------ Collected data
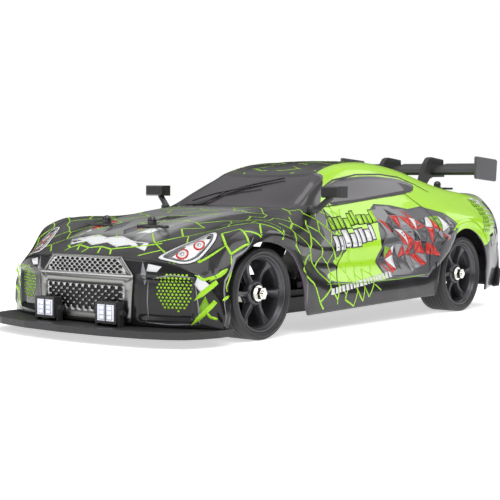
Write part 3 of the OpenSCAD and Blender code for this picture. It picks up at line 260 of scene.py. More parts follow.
# ---------------------------------------- outlines and distances
def rounded(points, n=8, closed=True):
    """A smooth curve through the points."""
    p = np.asarray(points, float)
    k = len(p)
    out = []
    for i in range(k if closed else k - 1):
        a, b, c, d = (p[(i + j) % k] if closed else p[min(max(i + j, 0), k - 1)] for j in (-1, 0, 1, 2))
        for u in np.arange(n) / n:
            out.append(hermite(u, b, c, (c - a) / 2, (d - b) / 2))
    if not closed:
        out.append(p[-1])
    return np.array(out)


def distance(poly, x, y):
    """Signed distance to a closed outline, negative inside."""
    p = np.asarray(poly, float)
    best = np.full(np.shape(x), 1e9)
    inside = np.zeros(np.shape(x), bool)
    for a, b in zip(p, np.roll(p, -1, 0)):
        e = b - a
        if (e ** 2).sum() < 1e-12:
            continue
        u = np.clip(((x - a[0]) * e[0] + (y - a[1]) * e[1]) / (e @ e), 0, 1)
        best = np.minimum(best, np.hypot(x - a[0] - u * e[0], y - a[1] - u * e[1]))
        if a[1] != b[1]:
            inside ^= ((a[1] > y) != (b[1] > y)) & (x < a[0] + (y - a[1]) / (b[1] - a[1]) * e[0])
    return np.where(inside, -best, best)


side_window = rounded([[15, 98], [4, 102], [-8, 104.8], [-28, 106.6], [-48, 107.2], [-70, 106.4],
                       [-84, 105.2], [-96, 102.2], [-102.5, 96.8], [-80, 94.2], [-48, 91.4], [-15, 88.4],
                       [6, 86.6], [18, 86], [18.5, 92]], 6)
windscreen = rounded([[51, -57], [62, -40], [69, -20], [71, 0], [69, 20], [62, 40], [51, 57], [30, 54.5],
                      [8, 49.5],
                      [13, 33], [16, 15], [16.8, 0], [16, -15], [13, -33], [8, -49.5], [30, -54.5]], 6)
back_window = rounded([[-92, -36], [-90, 0], [-92, 36], [-104, 38], [-130, 36], [-148, 32], [-152, 0],
                       [-148, -32], [-130, -36], [-104, -38]], 6)


def glass_distance(x, y, z, up):
    """Distance to the nearest window's outline over the surface."""
    a = np.abs(y)
    side = np.where((a > 48) & (up < 0.75), distance(side_window, x, z), 50)
    front = np.where((up > 0.3) & (a < 62), distance(windscreen, x, y), 50)
    rear = np.where((up > 0.3) & (a < 46), distance(back_window, x, y), 50)
    return np.minimum(np.minimum(side, front), rear)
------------
Problem details
Quote the listing above from its first line to the line with "return np.array(out)", inclusive, and add nothing.

Finished task
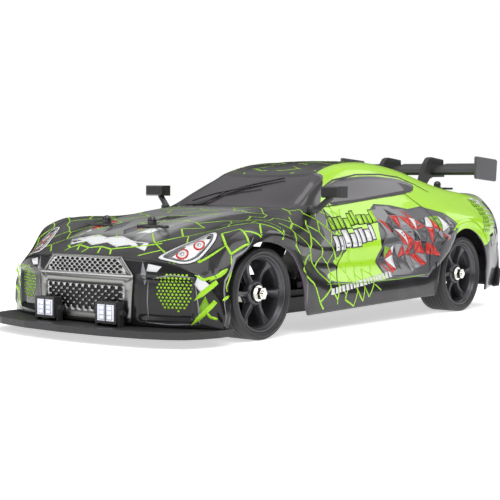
Write part 3 of the OpenSCAD and Blender code for this picture. It picks up at line 260 of scene.py. More parts follow.
# ---------------------------------------- outlines and distances
def rounded(points, n=8, closed=True):
    """A smooth curve through the points."""
    p = np.asarray(points, float)
    k = len(p)
    out = []
    for i in range(k if closed else k - 1):
        a, b, c, d = (p[(i + j) % k] if closed else p[min(max(i + j, 0), k - 1)] for j in (-1, 0, 1, 2))
        for u in np.arange(n) / n:
            out.append(hermite(u, b, c, (c - a) / 2, (d - b) / 2))
    if not closed:
        out.append(p[-1])
    return np.array(out)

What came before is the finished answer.